You are maintaining an application that uses the Azure Content Delivery Network (CDN) to serve terabytes of
content that is stored in page blobs.
Your bill for CDN services is higher than you expect.
You need to monitor the application to find issues that increase costs.
Which two operations should you monitor? Each correct answer presents part of the solution.
A.
The Time To Live (TTL) of the blobs.
B.
The country of origin for the client computerand the CDN region.
C.
The number of requests that result in an HTTP status code over 400.
D.
The allocated size of page blobs.
E.
The expiration date of the blobs.
Answer maybe BC.
See https://azure.microsoft.com/en-us/pricing/details/cdn/
“CDN data transfer pricing is based on the CDN node location from where the transfers are served, not the end user’s location.”

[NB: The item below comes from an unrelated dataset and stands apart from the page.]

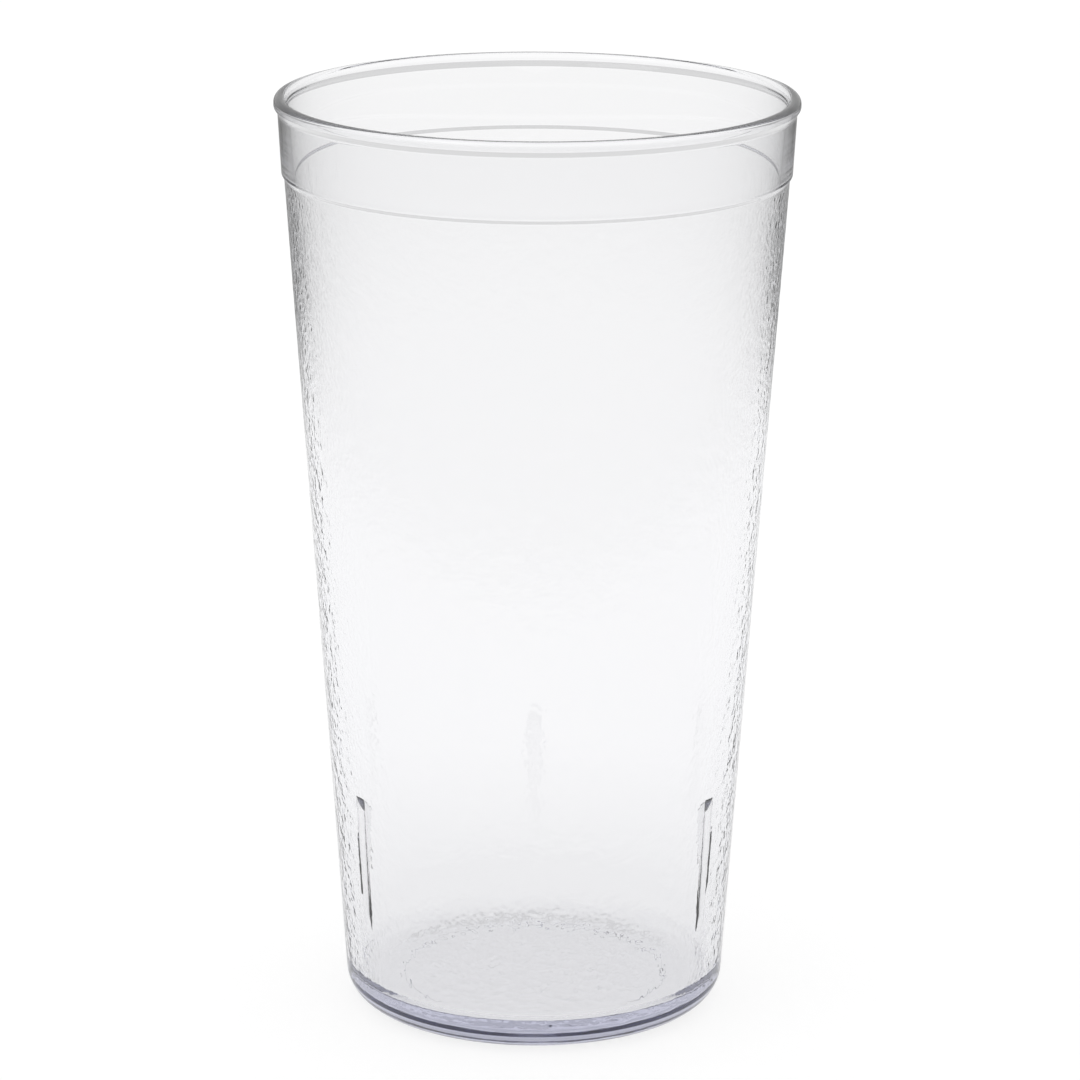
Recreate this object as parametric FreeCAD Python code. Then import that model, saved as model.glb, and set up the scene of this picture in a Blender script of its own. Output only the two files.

So B shouldn’t affect the cost
On this blog post: https://azure.microsoft.com/en-us/blog/understanding-windows-azure-cdn-billing/
It is said at the end that, to manage costs efficiently, the TTL of the blobs should be the longest possible.Therefore, I would say this answer is definitely correct.
It also says that HTTP status codes over 400 (errors) do not incur big costs, since very little data is transferred.
Other than that, according to the blog, I think B is the most plausible answer, although I can’t be sure.
This blog post is the only documentation I can find regarding the detailed pricing of CDN, which is kind of a pity that Microsoft bases questions on this.